▶ [Objective] Send back all the data below, exactly as given.

START Data shown

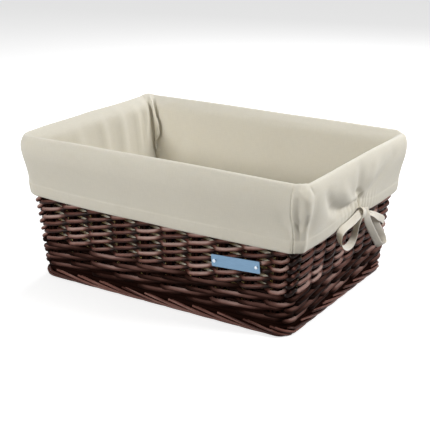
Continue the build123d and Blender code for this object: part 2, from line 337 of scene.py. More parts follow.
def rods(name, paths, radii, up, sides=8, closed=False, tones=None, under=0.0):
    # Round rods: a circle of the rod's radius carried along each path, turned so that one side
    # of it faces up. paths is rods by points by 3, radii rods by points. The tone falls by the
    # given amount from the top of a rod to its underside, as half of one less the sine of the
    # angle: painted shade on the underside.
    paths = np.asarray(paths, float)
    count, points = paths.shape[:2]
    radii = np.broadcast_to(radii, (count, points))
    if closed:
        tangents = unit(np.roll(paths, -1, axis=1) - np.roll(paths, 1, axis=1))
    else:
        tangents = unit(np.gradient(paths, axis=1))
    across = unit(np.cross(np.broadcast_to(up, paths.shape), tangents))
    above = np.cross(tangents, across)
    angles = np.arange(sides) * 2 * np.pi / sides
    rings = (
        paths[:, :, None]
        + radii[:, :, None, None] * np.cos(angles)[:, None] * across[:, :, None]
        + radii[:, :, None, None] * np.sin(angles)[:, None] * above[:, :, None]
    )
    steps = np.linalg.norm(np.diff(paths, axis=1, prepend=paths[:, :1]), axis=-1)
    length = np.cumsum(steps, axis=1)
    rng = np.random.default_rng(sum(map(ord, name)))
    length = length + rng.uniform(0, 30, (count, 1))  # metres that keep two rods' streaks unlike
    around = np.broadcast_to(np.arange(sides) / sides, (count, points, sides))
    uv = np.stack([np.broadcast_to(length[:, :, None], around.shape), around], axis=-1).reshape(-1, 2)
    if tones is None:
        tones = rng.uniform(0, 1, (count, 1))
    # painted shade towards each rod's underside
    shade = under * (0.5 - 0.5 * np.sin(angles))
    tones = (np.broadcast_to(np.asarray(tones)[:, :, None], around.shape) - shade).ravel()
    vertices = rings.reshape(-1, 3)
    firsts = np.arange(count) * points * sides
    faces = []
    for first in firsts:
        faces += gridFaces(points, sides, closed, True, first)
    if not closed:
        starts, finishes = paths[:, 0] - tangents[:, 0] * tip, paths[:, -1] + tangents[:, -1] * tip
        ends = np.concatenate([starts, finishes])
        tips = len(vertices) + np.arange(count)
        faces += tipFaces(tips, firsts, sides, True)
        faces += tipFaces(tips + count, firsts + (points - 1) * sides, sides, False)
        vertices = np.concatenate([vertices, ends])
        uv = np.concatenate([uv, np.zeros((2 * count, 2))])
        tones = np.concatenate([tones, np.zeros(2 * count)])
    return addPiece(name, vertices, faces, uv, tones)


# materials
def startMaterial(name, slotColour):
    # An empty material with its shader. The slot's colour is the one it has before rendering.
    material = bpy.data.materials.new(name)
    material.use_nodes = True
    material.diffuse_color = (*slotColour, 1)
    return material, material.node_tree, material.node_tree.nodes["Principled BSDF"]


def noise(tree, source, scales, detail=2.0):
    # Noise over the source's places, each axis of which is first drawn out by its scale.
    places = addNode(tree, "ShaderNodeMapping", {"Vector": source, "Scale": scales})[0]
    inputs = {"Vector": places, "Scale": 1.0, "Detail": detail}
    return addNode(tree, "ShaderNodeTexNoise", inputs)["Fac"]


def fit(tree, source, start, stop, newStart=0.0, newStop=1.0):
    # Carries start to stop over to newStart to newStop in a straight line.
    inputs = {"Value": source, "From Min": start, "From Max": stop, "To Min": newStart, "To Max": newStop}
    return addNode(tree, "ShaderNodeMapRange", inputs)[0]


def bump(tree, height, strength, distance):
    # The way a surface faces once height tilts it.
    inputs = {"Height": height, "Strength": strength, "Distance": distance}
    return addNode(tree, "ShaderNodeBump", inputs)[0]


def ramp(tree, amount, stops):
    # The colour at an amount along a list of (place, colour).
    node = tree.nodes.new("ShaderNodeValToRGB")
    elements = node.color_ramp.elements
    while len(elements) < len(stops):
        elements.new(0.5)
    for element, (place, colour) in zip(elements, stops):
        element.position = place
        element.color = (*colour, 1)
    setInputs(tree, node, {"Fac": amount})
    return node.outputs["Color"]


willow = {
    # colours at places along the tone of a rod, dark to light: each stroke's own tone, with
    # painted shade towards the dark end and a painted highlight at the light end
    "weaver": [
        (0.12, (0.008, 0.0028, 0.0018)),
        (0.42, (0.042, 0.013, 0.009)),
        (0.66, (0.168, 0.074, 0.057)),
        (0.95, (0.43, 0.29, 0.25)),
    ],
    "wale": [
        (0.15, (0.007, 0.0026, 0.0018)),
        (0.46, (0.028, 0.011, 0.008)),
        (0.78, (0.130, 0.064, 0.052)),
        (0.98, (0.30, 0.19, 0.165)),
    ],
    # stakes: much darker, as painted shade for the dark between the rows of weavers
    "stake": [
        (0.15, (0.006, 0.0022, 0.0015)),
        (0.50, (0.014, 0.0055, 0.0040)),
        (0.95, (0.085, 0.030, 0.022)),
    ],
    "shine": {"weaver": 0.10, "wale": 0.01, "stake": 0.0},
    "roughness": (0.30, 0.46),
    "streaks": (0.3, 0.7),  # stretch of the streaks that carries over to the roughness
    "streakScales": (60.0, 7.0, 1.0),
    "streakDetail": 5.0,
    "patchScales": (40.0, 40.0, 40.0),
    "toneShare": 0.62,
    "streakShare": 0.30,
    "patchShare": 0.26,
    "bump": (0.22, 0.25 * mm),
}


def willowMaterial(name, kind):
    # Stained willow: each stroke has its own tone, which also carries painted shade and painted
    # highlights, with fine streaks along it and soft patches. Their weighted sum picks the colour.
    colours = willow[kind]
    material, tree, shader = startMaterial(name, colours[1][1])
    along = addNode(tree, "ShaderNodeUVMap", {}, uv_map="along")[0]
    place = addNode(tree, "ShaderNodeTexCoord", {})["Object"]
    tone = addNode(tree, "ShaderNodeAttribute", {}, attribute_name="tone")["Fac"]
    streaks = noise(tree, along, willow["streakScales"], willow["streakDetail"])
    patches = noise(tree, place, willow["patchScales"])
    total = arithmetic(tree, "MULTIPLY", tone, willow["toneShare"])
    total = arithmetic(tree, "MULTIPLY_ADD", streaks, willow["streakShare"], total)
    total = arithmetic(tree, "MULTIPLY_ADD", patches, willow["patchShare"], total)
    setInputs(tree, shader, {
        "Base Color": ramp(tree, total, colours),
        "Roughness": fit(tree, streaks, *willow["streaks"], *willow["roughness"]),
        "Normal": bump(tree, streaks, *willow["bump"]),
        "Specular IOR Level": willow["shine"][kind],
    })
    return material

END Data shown

▶ [Output for this exercise]
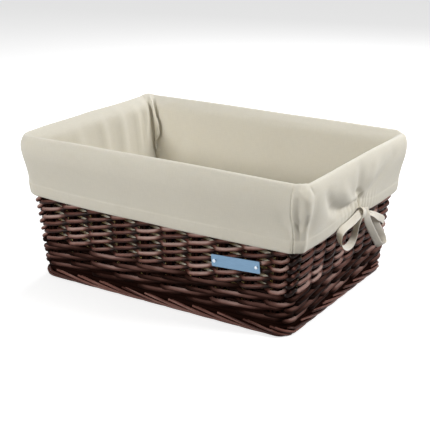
Continue the build123d and Blender code for this object: part 2, from line 337 of scene.py. More parts follow.
def rods(name, paths, radii, up, sides=8, closed=False, tones=None, under=0.0):
    # Round rods: a circle of the rod's radius carried along each path, turned so that one side
    # of it faces up. paths is rods by points by 3, radii rods by points. The tone falls by the
    # given amount from the top of a rod to its underside, as half of one less the sine of the
    # angle: painted shade on the underside.
    paths = np.asarray(paths, float)
    count, points = paths.shape[:2]
    radii = np.broadcast_to(radii, (count, points))
    if closed:
        tangents = unit(np.roll(paths, -1, axis=1) - np.roll(paths, 1, axis=1))
    else:
        tangents = unit(np.gradient(paths, axis=1))
    across = unit(np.cross(np.broadcast_to(up, paths.shape), tangents))
    above = np.cross(tangents, across)
    angles = np.arange(sides) * 2 * np.pi / sides
    rings = (
        paths[:, :, None]
        + radii[:, :, None, None] * np.cos(angles)[:, None] * across[:, :, None]
        + radii[:, :, None, None] * np.sin(angles)[:, None] * above[:, :, None]
    )
    steps = np.linalg.norm(np.diff(paths, axis=1, prepend=paths[:, :1]), axis=-1)
    length = np.cumsum(steps, axis=1)
    rng = np.random.default_rng(sum(map(ord, name)))
    length = length + rng.uniform(0, 30, (count, 1))  # metres that keep two rods' streaks unlike
    around = np.broadcast_to(np.arange(sides) / sides, (count, points, sides))
    uv = np.stack([np.broadcast_to(length[:, :, None], around.shape), around], axis=-1).reshape(-1, 2)
    if tones is None:
        tones = rng.uniform(0, 1, (count, 1))
    # painted shade towards each rod's underside
    shade = under * (0.5 - 0.5 * np.sin(angles))
    tones = (np.broadcast_to(np.asarray(tones)[:, :, None], around.shape) - shade).ravel()
    vertices = rings.reshape(-1, 3)
    firsts = np.arange(count) * points * sides
    faces = []
    for first in firsts:
        faces += gridFaces(points, sides, closed, True, first)
    if not closed:
        starts, finishes = paths[:, 0] - tangents[:, 0] * tip, paths[:, -1] + tangents[:, -1] * tip
        ends = np.concatenate([starts, finishes])
        tips = len(vertices) + np.arange(count)
        faces += tipFaces(tips, firsts, sides, True)
        faces += tipFaces(tips + count, firsts + (points - 1) * sides, sides, False)
        vertices = np.concatenate([vertices, ends])
        uv = np.concatenate([uv, np.zeros((2 * count, 2))])
        tones = np.concatenate([tones, np.zeros(2 * count)])
    return addPiece(name, vertices, faces, uv, tones)


# materials
def startMaterial(name, slotColour):
    # An empty material with its shader. The slot's colour is the one it has before rendering.
    material = bpy.data.materials.new(name)
    material.use_nodes = True
    material.diffuse_color = (*slotColour, 1)
    return material, material.node_tree, material.node_tree.nodes["Principled BSDF"]


def noise(tree, source, scales, detail=2.0):
    # Noise over the source's places, each axis of which is first drawn out by its scale.
    places = addNode(tree, "ShaderNodeMapping", {"Vector": source, "Scale": scales})[0]
    inputs = {"Vector": places, "Scale": 1.0, "Detail": detail}
    return addNode(tree, "ShaderNodeTexNoise", inputs)["Fac"]


def fit(tree, source, start, stop, newStart=0.0, newStop=1.0):
    # Carries start to stop over to newStart to newStop in a straight line.
    inputs = {"Value": source, "From Min": start, "From Max": stop, "To Min": newStart, "To Max": newStop}
    return addNode(tree, "ShaderNodeMapRange", inputs)[0]


def bump(tree, height, strength, distance):
    # The way a surface faces once height tilts it.
    inputs = {"Height": height, "Strength": strength, "Distance": distance}
    return addNode(tree, "ShaderNodeBump", inputs)[0]


def ramp(tree, amount, stops):
    # The colour at an amount along a list of (place, colour).
    node = tree.nodes.new("ShaderNodeValToRGB")
    elements = node.color_ramp.elements
    while len(elements) < len(stops):
        elements.new(0.5)
    for element, (place, colour) in zip(elements, stops):
        element.position = place
        element.color = (*colour, 1)
    setInputs(tree, node, {"Fac": amount})
    return node.outputs["Color"]


willow = {
    # colours at places along the tone of a rod, dark to light: each stroke's own tone, with
    # painted shade towards the dark end and a painted highlight at the light end
    "weaver": [
        (0.12, (0.008, 0.0028, 0.0018)),
        (0.42, (0.042, 0.013, 0.009)),
        (0.66, (0.168, 0.074, 0.057)),
        (0.95, (0.43, 0.29, 0.25)),
    ],
    "wale": [
        (0.15, (0.007, 0.0026, 0.0018)),
        (0.46, (0.028, 0.011, 0.008)),
        (0.78, (0.130, 0.064, 0.052)),
        (0.98, (0.30, 0.19, 0.165)),
    ],
    # stakes: much darker, as painted shade for the dark between the rows of weavers
    "stake": [
        (0.15, (0.006, 0.0022, 0.0015)),
        (0.50, (0.014, 0.0055, 0.0040)),
        (0.95, (0.085, 0.030, 0.022)),
    ],
    "shine": {"weaver": 0.10, "wale": 0.01, "stake": 0.0},
    "roughness": (0.30, 0.46),
    "streaks": (0.3, 0.7),  # stretch of the streaks that carries over to the roughness
    "streakScales": (60.0, 7.0, 1.0),
    "streakDetail": 5.0,
    "patchScales": (40.0, 40.0, 40.0),
    "toneShare": 0.62,
    "streakShare": 0.30,
    "patchShare": 0.26,
    "bump": (0.22, 0.25 * mm),
}


def willowMaterial(name, kind):
    # Stained willow: each stroke has its own tone, which also carries painted shade and painted
    # highlights, with fine streaks along it and soft patches. Their weighted sum picks the colour.
    colours = willow[kind]
    material, tree, shader = startMaterial(name, colours[1][1])
    along = addNode(tree, "ShaderNodeUVMap", {}, uv_map="along")[0]
    place = addNode(tree, "ShaderNodeTexCoord", {})["Object"]
    tone = addNode(tree, "ShaderNodeAttribute", {}, attribute_name="tone")["Fac"]
    streaks = noise(tree, along, willow["streakScales"], willow["streakDetail"])
    patches = noise(tree, place, willow["patchScales"])
    total = arithmetic(tree, "MULTIPLY", tone, willow["toneShare"])
    total = arithmetic(tree, "MULTIPLY_ADD", streaks, willow["streakShare"], total)
    total = arithmetic(tree, "MULTIPLY_ADD", patches, willow["patchShare"], total)
    setInputs(tree, shader, {
        "Base Color": ramp(tree, total, colours),
        "Roughness": fit(tree, streaks, *willow["streaks"], *willow["roughness"]),
        "Normal": bump(tree, streaks, *willow["bump"]),
        "Specular IOR Level": willow["shine"][kind],
    })
    return material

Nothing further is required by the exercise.